Don't know what you're using the average for, but if you are just trying to smooth a signal then a low pass filter often works well with no arrays, no FIFO's, no real storage.

The two methods (averaging vs Filtering) are not interchangeable for all applications, but for many of my applications, I've found that they produce similar results. Additionally, if I know that my signal is not continous or suddenly changes when a certain event occurs, I can easily pre-load my filter by setting the "memory" variable equal to the current process signal - it beats filling an array or FIFO with the inital value. I can also easily change my dampening with one variable versus expanding my FIFO or Array.

There are some good simple examples of low pass filters in old posts of this forum (my thanks to all who contributed).

 

[TConnolly]

How is that possible? What am I missing?

(5.56 + 5.6 + 5.51 + 5.49 + 5.59 + 6.12 + 8.5 + 8.4 + 8.45 + 8.5)/10 = 6.77.

To get this average you have to store the 10 samples in either a FIFO or a circular queue.

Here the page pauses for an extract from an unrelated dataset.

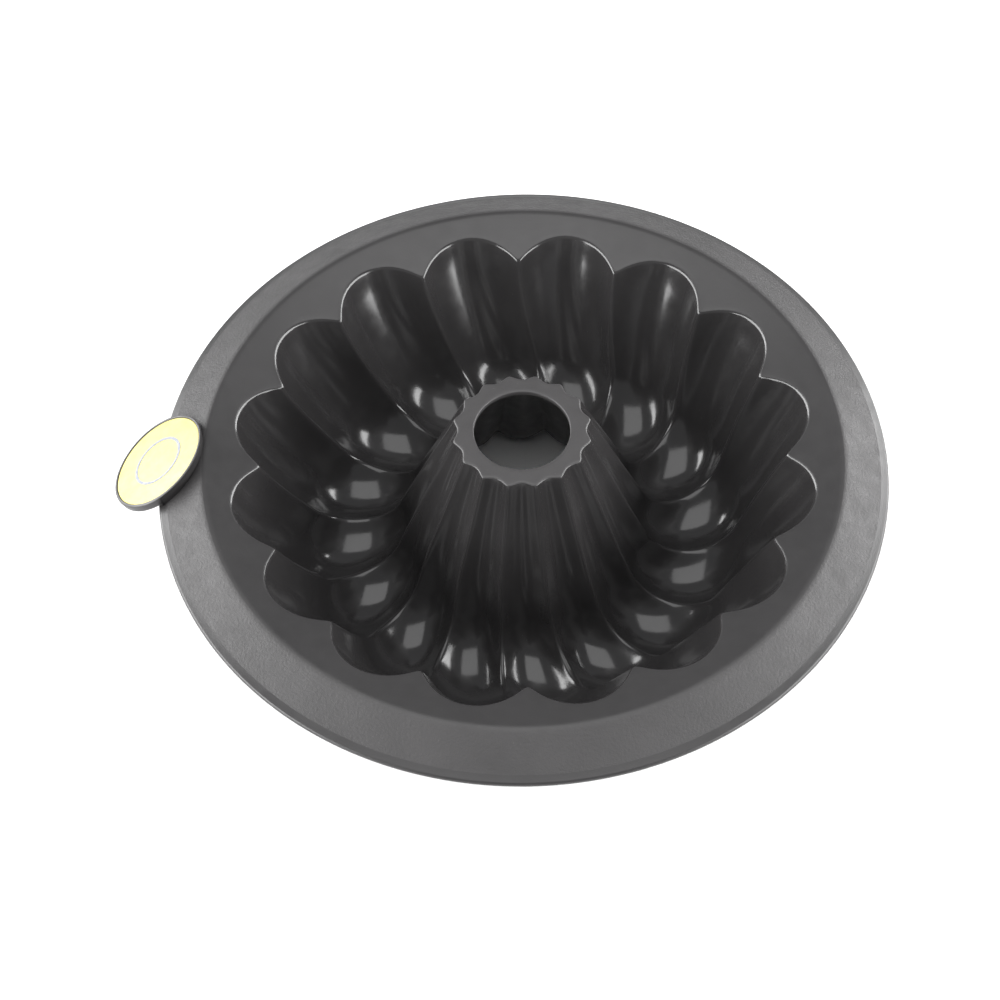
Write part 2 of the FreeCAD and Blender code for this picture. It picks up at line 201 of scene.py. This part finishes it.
def eased(height):
    """Height above a knife-edged ridge, once the ridge has been softened."""
    return sqrt(height ** 2 + RIDGE_SOFTNESS ** 2) - RIDGE_SOFTNESS


def scoop(s, r, across, under):
    """How far the skin lies behind the ridge line: a round scoop between softened ridges.

    across is 0 on a ridge and +-0.5 in the middle of a flute.
    """
    depth = flute_depth(s)
    half = pi * r / FLUTES
    radius = (half ** 2 + depth ** 2) / (2 * depth)
    aside = (1 - 2 * abs(across)) * half
    at_ridge = sqrt((radius + under) ** 2 - half ** 2) - (radius - depth)
    here = sqrt((radius + under) ** 2 - aside ** 2) - (radius - depth)
    full = depth + under - at_ridge
    return at_ridge + eased(here - at_ridge) * full / eased(full)


def skin_point(s, across, under):
    (r, z), (nr, nz) = RIDGE.at(s)
    out = scoop(s, r, across, under)
    return r + out * nr, z + out * nz


def round_corner(corner, before, after, radius, steps):
    """Arc that rounds a corner between two unit directions, and how far back it starts."""
    turn = atan2(before[0] * after[1] - before[1] * after[0],
                 before[0] * after[0] + before[1] * after[1])
    reach = radius * tan(abs(turn) / 2)
    side = 1 if turn > 0 else -1
    start = (corner[0] - reach * before[0], corner[1] - reach * before[1])
    centre = (start[0] - side * radius * before[1], start[1] + side * radius * before[0])
    vr, vz = start[0] - centre[0], start[1] - centre[1]
    points = []
    for i in range(steps + 1):
        a = turn * i / steps
        turned = (vr * cos(a) - vz * sin(a), vr * sin(a) + vz * cos(a))
        points.append((centre[0] + turned[0], centre[1] + turned[1]))
    return points, reach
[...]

If you don't store any data samples then the only data you have is the current sample and the last computed average. If you just add the current measured variable to the last average and divide by 2 then you get:

(5.56 + 5.6) / 2 = 5.58
(5.58 + 5.51) / 2 = 5.454
(5.454 + 5.49) / 2 = 5.5175
(5.5175 + 5.59) / 2 = 5.554
(5.554 + 6.12) / 2 = 5.837
(5.837 + 8.5) / 2 = 7.169
(7.169 + 8.4) / 2 = 7.785
(7.785 + 8.45) / 2 = 8.118
(8.118 + 8.5) / 2 = 8.31

The suitability of either method to the OPs question is unknown and he wasn't specific about any particular application. I'm just illustrating the difference to answer his question about why to store data with a simple example.

If you are batch averaging and you start the averaging over with each new batch then you can keep a running sum and a running count and get an accurate average as long as you don't overflow your sum word. But if you attempt to make a rolling average at some point you need to know past data in order to get an accurate average.

 

[jstolaruk]

That's not a running average calculation I've seen before. You're effectively giving the weight of the current/last reading 5 times (10 / 2) the amount of the previous readings? I think it deserves a new name; after the author perhaps?

 

[TConnolly]

Bingo. It doesn't work. That's the point I was trying to illustrate. If the program doesn't store any data then the only thing it has is the current average and the current sample, so whats it going to do?

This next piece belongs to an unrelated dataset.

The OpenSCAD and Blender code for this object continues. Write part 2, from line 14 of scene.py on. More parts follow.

((Average * (numSamples-1))+ NewSample)/numSamples is close enough for Estes rocket science, but I don't think that's what the OP was thinking.

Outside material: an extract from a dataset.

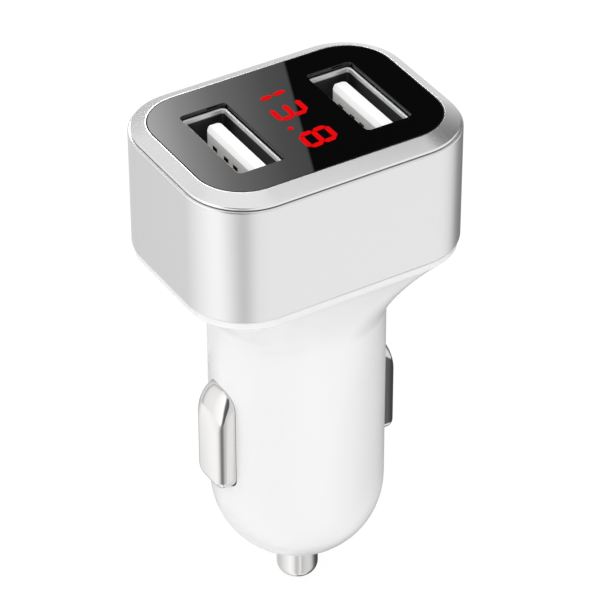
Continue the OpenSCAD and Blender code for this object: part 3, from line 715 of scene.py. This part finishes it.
# What metal mirrors: a white sweep, with grey flags that give the corners their bands
def studioWorld():
    low = [(-180, 1.16), (-160, 1.32), (-140, 1.1), (-128, 0.72), (-118, 0.72), (-104, 1.05), (-30, 1.05),
           (-8, 0.85), (8, 0.2), (56, 0.2), (64, 0.8), (120, 0.74), (150, 0.95), (180, 1.16)]
    raised = [(-180, 1.4), (-164, 1.4), (-152, 0.2), (-118, 0.06), (-104, 0.85), (-10, 0.92), (3, 0.92),
              (8, 0.12), (17, 0.06), (22, 0.2), (30, 0.42), (38, 0.6), (46, 0.82), (58, 0.88), (66, 0.66),
              (76, 0.55), (90, 0.7), (112, 0.92), (118, 0.5), (127, 1.0), (150, 1.25), (180, 1.4)]
    world = bpy.data.worlds.new("studio")
    bpy.context.scene.world = world
    world.use_nodes = True
    tree = world.node_tree
    tree.nodes.clear()
    place = addNode(tree, "ShaderNodeTexCoord").outputs["Generated"]
    compass = addNode(tree, "ShaderNodeTexGradient", gradient_type="RADIAL",
                      links={"Vector": place}).outputs["Fac"]
    height = addNode(tree, "ShaderNodeSeparateXYZ", links={"Vector": place}).outputs["Z"]
    zenith = addNode(tree, "ShaderNodeRGB")
    zenith.outputs[0].default_value = (stage["zenith"], stage["zenith"], stage["zenith"], 1)
    sides = blendTones(tree, height, stage["lowEdge"], toneRamp(tree, compass, low),
                       toneRamp(tree, compass, raised))
    sky = blendTones(tree, height, stage["zenithEdge"], sides, zenith.outputs[0])
    mirrored = addNode(tree, "ShaderNodeBackground", links={"Color": sky})
    ambient = addNode(tree, "ShaderNodeBackground",
                      inputs={"Color": (1, 1, 1, 1), "Strength": stage["ambient"]})
    seen = addNode(tree, "ShaderNodeBackground", inputs={"Color": (1, 1, 1, 1), "Strength": 1.0})
    inner = lightPathMix(tree, mirrored.outputs[0], ambient.outputs[0],
                         ("Is Glossy Ray", "Is Transmission Ray"))
    outer = lightPathMix(tree, seen.outputs[0], inner)
    addNode(tree, "ShaderNodeOutputWorld", links={"Surface": outer})


def floorPiece():
    deselectAll()
    bpy.ops.mesh.primitive_plane_add(size=stage["floorSize"], location=(0, 0, stage["floorZ"]))
    floor = bpy.context.object
    floor.name = "floor"
    bakePlace(floor)
    material, tree = emptyMaterial("pale_floor")
    paint = addNode(tree, "ShaderNodeBsdfDiffuse", inputs={"Color": hexColour(stage["floorColour"])})
    white = addNode(tree, "ShaderNodeEmission",
                    inputs={"Color": (1, 1, 1, 1), "Strength": stage["floorGlow"]})
    share = addNode(tree, "ShaderNodeMixShader", inputs={"Fac": stage["glowShare"]})
    tree.links.new(paint.outputs[0], share.inputs[1])
    tree.links.new(white.outputs[0], share.inputs[2])
    clear = addNode(tree, "ShaderNodeBsdfTransparent")
    seen = lightPathMix(tree, share.outputs[0], paint.outputs[0])
    surface = lightPathMix(tree, clear.outputs[0], seen, ("Is Glossy Ray", "Is Transmission Ray"))
    addNode(tree, "ShaderNodeOutputMaterial", links={"Surface": surface})
    wear(floor, material)


def areaLamp(name, settings):
    data = bpy.data.lights.new(name, "AREA")
    data.shape = "SQUARE"
    data.size = settings["size"]
    data.energy = settings["power"]
    lamp = bpy.data.objects.new(name, data)
    bpy.context.collection.objects.link(lamp)
    lamp.location = settings["place"]
    toAim = Vector(settings["aim"]) - Vector(settings["place"])
    lamp.rotation_euler = toAim.to_track_quat("-Z", "Y").to_euler()
    lamp.visible_glossy = False    # the cards and the world are what the gloss shows


# Shader that glows in mirror reflections only, as (share of the card's width, strength)
def cardLight(name, tones):
    material, tree = emptyMaterial(name)
    place = addNode(tree, "ShaderNodeTexCoord").outputs["UV"]
    parts = addNode(tree, "ShaderNodeSeparateXYZ", links={"Vector": place})
    curve = addNode(tree, "ShaderNodeFloatCurve", links={"Value": parts.outputs["X"]})
    points = curve.mapping.curves[0].points
    highest = max(tone for _, tone in tones)
    for number, (along, tone) in enumerate(tones):
        point = points[number] if number < 2 else points.new(0, 0)
        point.location = (along, tone / highest)
        point.handle_type = "VECTOR"
    curve.mapping.update()
    scaled = addNode(tree, "ShaderNodeMath", operation="MULTIPLY", links={0: curve.outputs["Value"]},
                     inputs={1: highest})
    glow = addNode(tree, "ShaderNodeEmission", links={"Strength": scaled.outputs["Value"]})
    clear = addNode(tree, "ShaderNodeBsdfTransparent")
    surface = lightPathMix(tree, glow.outputs[0], clear.outputs[0], ("Is Glossy Ray",))
    addNode(tree, "ShaderNodeOutputMaterial", links={"Surface": surface})
    return material


# Half black, half grey that brightens outwards: its straight edge shows across the polished panel
def panelCard():
    card = {"azimuth": 59.0, "elevation": 36.7, "distance": 0.16, "halfWidth": 0.06, "height": 0.085,
            "tilt": 15.0, "tones": [(0.0, 0.02), (0.4702, 0.02), (0.4717, 0.8), (0.502, 0.92), (0.58, 1.85),
                                    (0.63, 3.2), (0.7, 6.2), (1.0, 7.5)]}
    azimuth, elevation = math.radians(card["azimuth"]), math.radians(card["elevation"])
    outward = Vector((math.cos(azimuth) * math.cos(elevation),
                      math.sin(azimuth) * math.cos(elevation), math.sin(elevation)))
    left = Vector((-math.sin(azimuth), math.cos(azimuth), 0))
    up = left.cross(outward)
    tilt = math.radians(card["tilt"])
    edgeUp = up * math.cos(tilt) + left * math.sin(tilt)
    centre = Vector((0, 0, head["panelTop"])) + outward * card["distance"]
    deselectAll()
    bpy.ops.mesh.primitive_plane_add(size=1)
    piece = bpy.context.object
    piece.name = "panel_card"
    for vertex, (across, high) in zip(piece.data.vertices, ((-1, -1), (1, -1), (-1, 1), (1, 1))):
        vertex.co = centre + left * across * card["halfWidth"] + edgeUp * high * card["height"] / 2
    wear(piece, cardLight("panel_card_light", card["tones"]))


# Small upright sweeps round the contacts and the tip, from one compass direction to the other
metalCards = {
    "near_contact": {
        "centre": -12 * mm, "radius": 24 * mm, "from": 70, "to": 290, "low": -36 * mm, "high": -8 * mm,
        "tones": [(0.0, 0.42), (0.1, 0.5), (0.17, 0.8), (0.23, 1.24), (0.44, 1.16), (0.56, 0.8), (0.65, 0.35),
                  (0.73, 0.2), (0.79, 0.34), (0.88, 0.68), (1.0, 0.84)],
    },
    "far_contact": {
        "centre": 12 * mm, "radius": 24 * mm, "from": -110, "to": 60, "low": -36 * mm, "high": -8 * mm,
        "tones": [(0.0, 0.8), (0.16, 0.5), (0.24, 0.26), (0.3, 0.12), (0.42, 0.07), (1.0, 0.07)],
    },
    "tip": {
        "centre": 0.0, "radius": 13 * mm, "from": -100, "to": 40, "low": -54 * mm, "high": -25 * mm,
        "tones": [(0.0, 0.62), (0.1, 0.8), (0.26, 0.88), (0.38, 0.82), (0.46, 0.55), (0.57, 0.16),
                  (0.72, 0.08), (1.0, 0.08)],
    },
}


def metalCard(name, card):
    deselectAll()
    bpy.ops.mesh.primitive_grid_add(x_subdivisions=44, y_subdivisions=1, size=1)
    piece = bpy.context.object
    piece.name = name + "_card"
    for vertex in piece.data.vertices:
        angle = math.radians(card["from"] + (card["to"] - card["from"]) * (vertex.co.x + 0.5))
        height = card["low"] if vertex.co.y < 0 else card["high"]
        along, across = card["radius"] * math.cos(angle), card["radius"] * math.sin(angle)
        vertex.co = (card["centre"] + along, across, height)
    wear(piece, cardLight(name + "_light", card["tones"]))


# Camera at the photograph's viewing angle
def photoCamera():
    view = {"azimuth": -31.1, "elevation": 36.6, "roll": -0.2, "distance": 393.7 * mm, "targetZ": 9.4 * mm,
            "focalPx": 3359.0, "centreX": 296.4, "centreY": 329.3, "framePx": 600.0, "sensor": 36.0,
            "nearest": 0.01}
    azimuth, elevation = math.radians(view["azimuth"]), math.radians(view["elevation"])
    back = Vector((math.sin(azimuth) * math.cos(elevation),
                   -math.cos(azimuth) * math.cos(elevation), math.sin(elevation)))
    data = bpy.data.cameras.new("photo_camera")
    camera = bpy.data.objects.new("photo_camera", data)
    bpy.context.collection.objects.link(camera)
    camera.location = Vector((0, 0, view["targetZ"])) + back * view["distance"]
    right = Vector((math.cos(azimuth), math.sin(azimuth), 0))
    level = Matrix((right, back.cross(right), back)).transposed()
    camera.rotation_euler = (level @ Matrix.Rotation(math.radians(view["roll"]), 3, "Z")).to_euler()
    data.sensor_width = view["sensor"]
    data.lens = view["focalPx"] / view["framePx"] * data.sensor_width
    data.shift_x = (view["framePx"] / 2 - view["centreX"]) / view["framePx"]
    data.shift_y = (view["centreY"] - view["framePx"] / 2) / view["framePx"]
    data.clip_start = view["nearest"]
    bpy.context.scene.camera = camera


studioWorld()
floorPiece()
panelCard()
for cardName, cardSettings in metalCards.items():
    metalCard(cardName, cardSettings)
for lampName, lampSettings in lamps.items():
    areaLamp(lampName, lampSettings)
photoCamera()
bpy.context.scene.view_settings.view_transform = "Standard"
print("stage set")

I've posted solutions to get around having to sum the entire stored data array every time the average is computed and solutions to get around shifting large chunks of data around in memory, but these solutions still rely on stored data. A search for averaging and circular queue will find them.

 

[jstolaruk]

You could take the current average, multiply * 9, add the new reading, then divide by ten. That would put the proper "weight" on the new reading.

 

[controlconcepts]

Sorry for the lack of information in my first post. The average is for temperature probes hourly and daily. The methods that I am using are FIFO (Storage), curricular with indexed addresses (Storage) and then just add current sample and divide by how many samples. The first two I used the same logic that has been posted here before. Named FIFO RUNNING AVERAGE

I wanted to know if there as an advantage to tracking the samples. So I added rungs to compare running total of all three methods. And a compare of the average of all three with a latch bit to set if any method was off. And they were all the same! So are the examples I have wrong and I don't see where any of the stored data comes into the final average.
I can post the code if necessary.


Again Thank you all,
Matt

 

[TConnolly]

Are you restarting the average every hour or every day? What I mean is are you computing the average between fixed times, say 10:00 am and 11:00 am, then starting over and averaging the next hour. This is the kind of application I meant when I mentioned batch averaging. If so then you don't need the extra data, you just need a running sum and running count.

If you need a rolling average, meaning that no matter what time it is you want to know the average for the last hour then you need to keep some kind of data. An example of a rolling one hour average would be that if I looked at the average at 10:23 then I would see the average from 9:23 to 10:23. If I looked again a little bit later, say 10:51, I would see the average from 9:51 to 10:51.

 

[controlconcepts]

Tconnoly thanks for all the responses! I was going to do a average for every hour then use that average to a 24 hour period. I don't need to look back at any point to see when and what temp it was. Just a accurate average hourly and daily. In your post #7 saying that an average without stored data was not accurate. So I want the best way do this. I just don't get how the FIFO method uses the stored data to be more accurate.

Thanks,
Matt
http://www.plctalk.net/qanda/member.php?u=10513

 

[jstolaruk]

You don't need stored data to be accurate for an average. Save the summation or the average and the number of samples and following my process in post #10, you'll be accurate.

 

[TConnolly]

In post 7 I was referring to a rolling average. For some reason I thought that might be what you were attempting.

Since it sounds like you just want discrete one hour averages and not a rolling average then you can sum the samples and once an hour compute the average by dividing by your sample count.

From post 11 I assume you had already coded a rolling average with a FIFO. Are you recoding or just trying to understand the difference between a rolling average and a batch average?


Here's another one. If you start the hour at 30C and you end the hour at 32C then your average for the hour is 31C. But if you spent most of the hour at 35C then is the average still 31C? A physicist might say yes and an engineer might say no. So it's always best to understand exactly what is needed and that average means different things in different contexts and code accordingly.